I've install yum-cron on a new CentOS 7 host and after a recent update I am now getting daily repeating emails about that update instead of the single notification I was expecting. Does anyone know what's going on?
Kirk
On 10/06/15 17:07, Kirk Bocek wrote:
I've install yum-cron on a new CentOS 7 host and after a recent update I am now getting daily repeating emails about that update instead of the single notification I was expecting. Does anyone know what's going on?
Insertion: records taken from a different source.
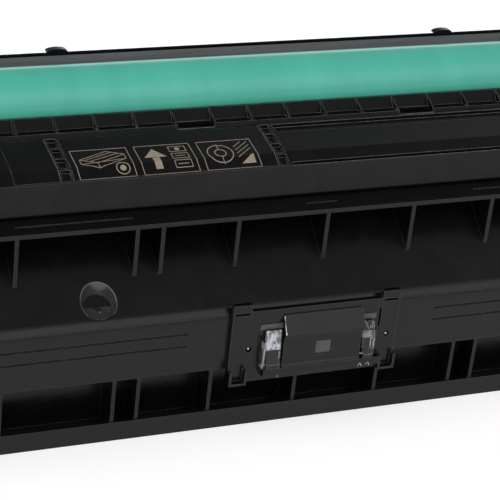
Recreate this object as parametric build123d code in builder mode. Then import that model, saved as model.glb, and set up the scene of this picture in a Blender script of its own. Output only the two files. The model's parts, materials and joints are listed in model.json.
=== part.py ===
"""Laser printer toner cartridge: hopper, cover, bare drum, cleaning housing and gear train.

X runs along the cartridge, Y from the belly to the cleaning housing, Z up.
The origin is under the middle of the overall box, on the surface that the base rests on.
"""
import math
import os
from build123d import *

# Overall length and wall, millimetres
LENGTH = 400.0
WALL = 2.5

# Clearances and overlaps
RUNNING = 0.05
SEAT = 0.02
ROLLER_GAP = 0.3
SHAFT_ROOM = 0.4
EMBED = 1.0

# Drum, placed from the belly and from the base
DRUM_RADIUS = 15.0
DRUM_WALL = 1.0
DRUM_BACK = 95.2
DRUM_HEIGHT = 119.1
NECK_RADIUS = 12.0
NECK_LENGTH = 2.0
PIN_RADIUS = 4.0
PIN_CHAMFER = 0.6
GEAR_PLUG = 12.0
HUB_PLUG = 10.0
COUPLING_RADIUS = 8.0
COUPLING_SOCKET = 5.2
COUPLING_DEPTH = 9.0
COUPLING_TWIST = 40.0
COUPLING_INSET = 1.0

# Lengths along X, each from the middle outwards
CAP_DEPTH = 32.0
SIDE_PLATE = 2.0
BOSS_PROUD = 4.0
BOSS_RADIUS = 11.0
BODY_HALF = LENGTH / 2 - CAP_DEPTH - SIDE_PLATE
PLATE_FACE = BODY_HALF + SIDE_PLATE
CAP_FACE = LENGTH / 2 - BOSS_PROUD
DRUM_HALF = BODY_HALF - 3.0
SLEEVE_HALF = BODY_HALF - 10.0
CHARGE_HALF = BODY_HALF - 12.0
GEAR_START = PLATE_FACE + 1.0
GEAR_WIDTH = 8.0
GEAR_END = GEAR_START + GEAR_WIDTH

# Roof of the cover, placed from the drum
ROOF_BACK = DRUM_BACK - 32.0
ROOF_TOP = DRUM_HEIGHT - 3.7
BEND_BACK = ROOF_BACK - 21.7
BEND_TOP = ROOF_TOP - 3.1
BAND_BACK = BEND_BACK - 7.2
BAND_TOP = BEND_TOP - 3.6
BAND_CREST_ROUND = 1.0
BAND_FOOT_ROUND = 1.2
COVER_BACK = BAND_BACK - 3.7
STEP_HEIGHT = ROOF_TOP - 11.4
STEP_BACK = ROOF_BACK + 8.8
ROOF_EXTRA = 0.4
CUT_RISE = 3.0

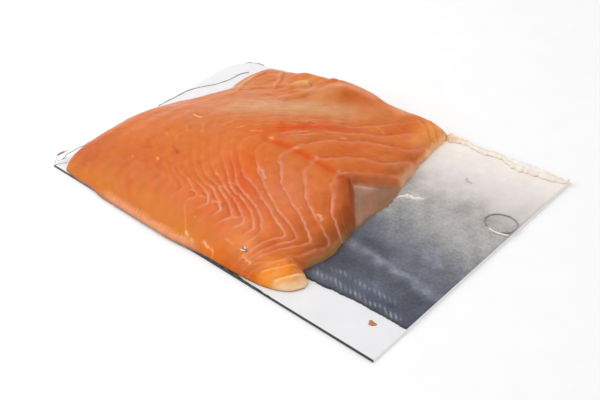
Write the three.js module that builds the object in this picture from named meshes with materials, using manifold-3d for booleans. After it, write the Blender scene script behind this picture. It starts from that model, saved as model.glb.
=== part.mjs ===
// A pack of smoked salmon: a cut side of salmon lying on its own skin on a laminated board,
// held down by a clear film that is sealed to the board all round.
// Lengths are in millimetres and Z is up. The rules below measure x from the left edge of the
// board and y from its front edge. The finished pieces are shifted to the middle of the board.
import * as THREE from 'three';
import { mergeVertices } from 'three/addons/utils/BufferGeometryUtils.js';
import Module from 'manifold-3d';

const BOARD_LENGTH = 300;
const BOARD_DEPTH = 185;
const BOARD_THICKNESS = 1.5;
const BOARD_CORNER = 24;
const SKIN_THICKNESS = 1.0;
const SKIN_BACK = 184.2;
const GAP = 0.3;
const MEMBRANE_THICKNESS = 0.6;
const MEMBRANE_START = 212;
const FILM_THICKNESS = 0.4;
const FILM_INSET = 0.2;
const FILM_CLEARANCE = 0.6;
const FLESH_EDGE = 1.0;
const FLESH_COLUMNS = 62;
const FLESH_ROWS = 50;
const CREASE_DEPTH = 0.45;
const FLAP_EDGE = 0.4;
const FLAP_SLOPE = 0.21;

// Soft swellings and dips along the back: a hump, two lobes beside it with a notch between
// them, a low place at the left and the curled end of one slice.
const SWELLINGS = [
  { x: 134, y: 166, reachX: 22, reachY: 11, rise: 1.3 },
  { x: 86, y: 176, reachX: 12, reachY: 9, rise: 2.2 },
  { x: 146, y: 180, reachX: 11, reachY: 11, rise: 1.8 },
  { x: 109, y: 181, reachX: 5, reachY: 8, rise: -1.6 },
  { x: 52, y: 180, reachX: 13, reachY: 11, rise: -2.6 },
  { x: 95.5, y: 157, reachX: 7, reachY: 5, rise: 1.4 },
];

// Rounding of the flesh towards each of its four sides.
const ROUND_LEFT = 20;
const ROUND_RIGHT = 14;
const ROUND_FRONT = 26;
const ROUND_BACK = 9;

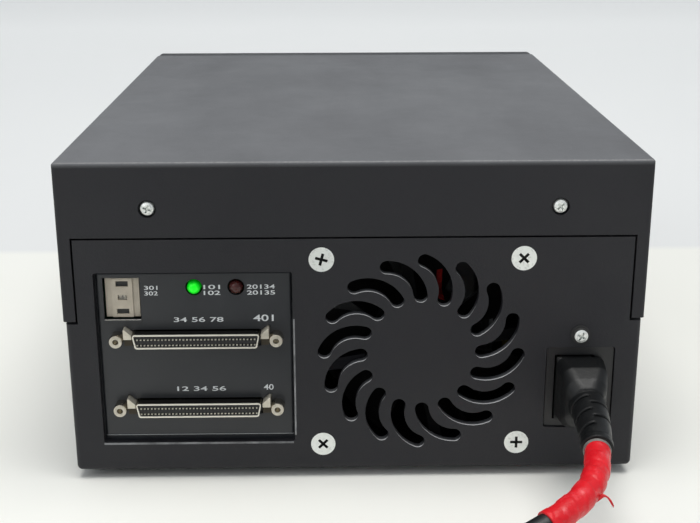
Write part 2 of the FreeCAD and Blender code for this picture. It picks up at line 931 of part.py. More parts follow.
def upper_shell():
    bottom = split_top + seam_gap
    block = box(-upper_half, upper_half, rear, shell_front, bottom, top)
    rounded = edges_on(
        block,
        lambda c, e: (abs(c.z - top) < 1e-6 and c.y < shell_front - 1)
        or (abs(c.y - rear) < 1e-6 and abs(abs(c.x) - upper_half) < 1e-6),
    )
    block = block.makeFillet(edge_radius, rounded)
    inner = upper_half - wall
    block = block.cut(box(-inner, inner, inner_rear, shell_front, bottom, top - wall))
    opening = tongue_half + tongue_gap
    block = block.cut(box(-opening, opening, rear, inner_rear, bottom, tongue_top + tongue_gap))
    pieces = [block]
    for x in (-inner / 2, 0.0, inner / 2):
        pieces.append(box(x - roof_rib_width / 2, x + roof_rib_width / 2, inner_rear + roof_rib_inset,
                          shell_front - roof_rib_inset, top - wall - roof_rib_height, top - wall))
    shell = join(pieces)
    cutters = []
    for sx in (-1, 1):
        x = sx * cover_screw_x
        cutters.append(rod_y(cover_sink_radius, x, cover_screw_z, rear, rear + cover_sink))
        cutters.append(rod_y(cover_shank + screw_gap, x, cover_screw_z, rear, inner_rear))
    return shell.cut(cutters)


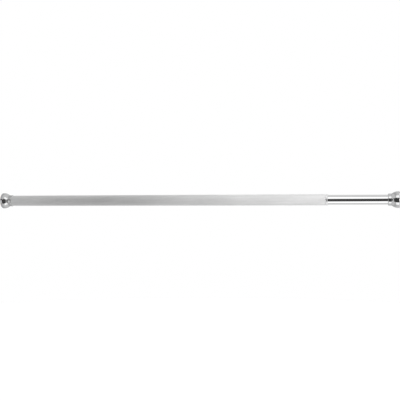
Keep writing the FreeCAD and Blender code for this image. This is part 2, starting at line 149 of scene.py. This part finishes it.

Kirk _______________________________________________ CentOS mailing list CentOS@centos.org http://lists.centos.org/mailman/listinfo/centos
By default, yum-cron just downloads updates but does not install them, so the e-mail you receive shows a list of updates waiting to be applied. If you want it to do that you must change "apply_updates" in /etc/yum/yum-cron.conf from "no" to "yes".
On 6/11/2015 12:16 AM, Harold Toms wrote:
On 10/06/15 17:07, Kirk Bocek wrote:
I've install yum-cron on a new CentOS 7 host and after a recent update I am now getting daily repeating emails about that update instead of the single notification I was expecting. Does anyone know what's going on?
Kirk _______________________________________________ CentOS mailing list CentOS@centos.org http://lists.centos.org/mailman/listinfo/centos
By default, yum-cron just downloads updates but does not install them, so the e-mail you receive shows a list of updates waiting to be applied. If you want it to do that you must change "apply_updates" in /etc/yum/yum-cron.conf from "no" to "yes".
Right you are. Thanks. That was not the default in yum-cron on CentOS 6. So much new in 7.
On Thu, June 11, 2015 11:14 am, Kirk Bocek wrote:
On 6/11/2015 12:16 AM, Harold Toms wrote:
On 10/06/15 17:07, Kirk Bocek wrote:
I've install yum-cron on a new CentOS 7 host and after a recent update I am now getting daily repeating emails about that update instead of the single notification I was expecting. Does anyone know what's going on?
Kirk _______________________________________________ CentOS mailing list CentOS@centos.org http://lists.centos.org/mailman/listinfo/centos
By default, yum-cron just downloads updates but does not install them, so the e-mail you receive shows a list of updates waiting to be applied. If you want it to do that you must change "apply_updates" in /etc/yum/yum-cron.conf from "no" to "yes".
Right you are. Thanks. That was not the default in yum-cron on CentOS 6. So much new in 7.
The same feeling here. It feels like every new release of Windows always feels: everything is so different, and you need to go through rather steep learning curve just to learn how to find necessary tools. Which in case of Windows appears to be mere re-shuffling of the same old tools. Of course, RHEL/CenOS are different...
Just not sure: should I add "rant" tags, or sent it as is ;-(
Valeri
++++++++++++++++++++++++++++++++++++++++ Valeri Galtsev Sr System Administrator Department of Astronomy and Astrophysics Kavli Institute for Cosmological Physics University of Chicago Phone: 773-702-4247 ++++++++++++++++++++++++++++++++++++++++
On Thu, Jun 11, 2015 at 11:44:46AM -0500, Valeri Galtsev wrote:
The same feeling here. It feels like every new release of Windows always feels: everything is so different, and you need to go through rather steep learning curve just to learn how to find necessary tools. Which in case of Windows appears to be mere re-shuffling of the same old tools. Of course, RHEL/CenOS are different...
In this case, the 'yum-cron' functionality was absorbed by the Yum project. In el6, yum-cron was an external project. The new functionality has a bunch of extra features (such as only installing security updates) but errs on the side of caution by only downloading by default.
Just not sure: should I add "rant" tags, or sent it as is ;-(
I don't see why you'd bother, it'd be entirely redundant.